Save Our School (or not…)

In a fit of educational patriotism, I’ve managed to end up as Treasurer of the “Parents of Prince Street,” the home and school association at Oliver’s school. We had our first executive meeting of the year yesterday, and the first general meeting (for parents, guardians, and others) will be Tuesday, October 7th at 6:30 p.m. at the school.

The focus of the meeting will be discussion of the Provincial Enrollment Study, its implications for Prince Street School, and how the home and school association should formally respond.

Apparently there is now “political will” on Prince Edward Island to start closing schools, and the Enrollment Study is the founding document of this effort, and of a broader effort to re-zone and rationalize the Island’s school infrastructure. It seems like most everything is on the table: closing schools, changing the grades offered by individual schools, changing the school that students in a given neighbourhood attend and so on.

It doesn’t take much imagination to realize that something significant is going to change in downtown Charlottetown, where we have five elementary schools in very close proximity:

These five schools — Prince Street, St. Jean, West Kent, Parkdale and Spring Park — are projected to have a combined enrollment, in 2012, of 888 students in attending schools with a combined capacity of 2,300 (it was noted at our meeting that the “capacity” numbers in the Enrollment Study are theoretical only, and don’t account for alternate uses of classroom space that have evolved over the years for things like libraries, computer labs and so on).

There’s no doubt that there’s going to be “school nationalism” in evidence in the year ahead as those with strong connections to their local school rally for it to be “saved,” regardless of practical concerns. But, as we’ve seen with the efforts by parents in the Souris area, this doesn’t need to be the case, and a proactive move by parents to look honestly and thoughtfully at the school infrastructure and propose plans which work will both for educational concerns, and for neighbourhoods can result in a way forward that doesn’t necessarily mean school-on-school in-fighting.

If you’re a parent at Prince Street, I encourage you to come out on Tuesday to discuss these issues, and learn more about the possibilities.


Ann Thurlow's picture
Ann Thurlow on October 3, 2008 - 15:49 Permalink

I actually think schools are a community issue and not just a parental issue.
I think, at some point, the larger community should be invited to participate in this discussion.

Jane's picture
Jane on October 3, 2008 - 16:36 Permalink

I’m definitely with you on that, Ann.

Wayne's picture
Wayne on October 6, 2008 - 13:24 Permalink

LOL…do they teach how to talk outta both sides of your mouth in school, or is that something you are born with? Like, I was against formal school education before I was for it? My, how wanting to look trendy can make one wear such different clothes.

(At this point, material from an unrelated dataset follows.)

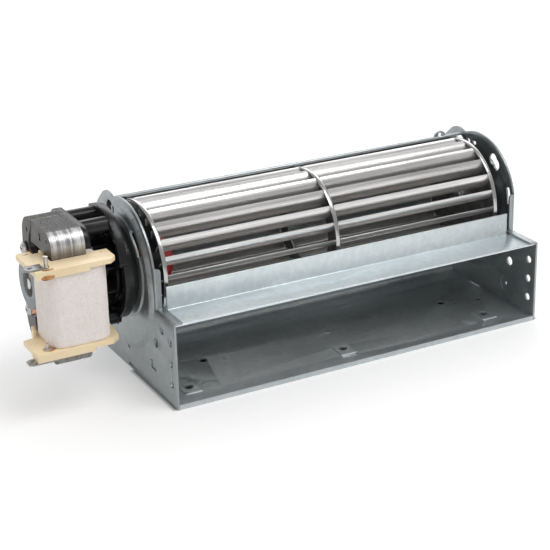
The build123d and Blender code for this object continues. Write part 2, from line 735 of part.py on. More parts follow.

But, who cares how one finds the right path, as long as it happens.

Peter Rukavina's picture
Peter Rukavina on October 6, 2008 - 13:41 Permalink

It seems pretty clear that if the “larger community” wants to have a role in the discussion, it should seize the opportunity itself: the guidance that we got was that the decisions about schools will be made from a “programming” perspective, and “neighbourhood issues” aren’t, I think, high on the list.

Ann Thurlow's picture
Ann Thurlow on October 6, 2008 - 16:07 Permalink

I am not clear where that guidance came from. The main, oft cited reason for keeping schools open (even when they had fewer than 100 students) is the impact on the community of having no school there at all. As in, when does a community — with no communal institutions — cease to become a community? Believe me when I tell you this is the prime motivating force for keeping small schools open. This is a perspective that might be brought to the table by people other than parents. Maybe there are potential parents who would like to be included. Maybe real estate agents? I don’t know.
It just seems to me that, if we’re all gonna pay for it, we should have the opportunity to have a say. It’s a community issue.

Peter Rukavina's picture
Peter Rukavina on October 6, 2008 - 18:09 Permalink

The “guidance” I referred to came from the principal of the school, and it may be that the perspective through which he is looking at the situation is limited to programming, and that others within the school administration hierarchy are charged with looking at the situation through different views.

As I understand it, the next steps in this process are for the Superintendent to prepare a report, with input from stakeholders, which will then go through a public hearing or forum process, which will then be considered by the Board of Education, which will then make recommendations to Executive Council, which will then make the final decisions.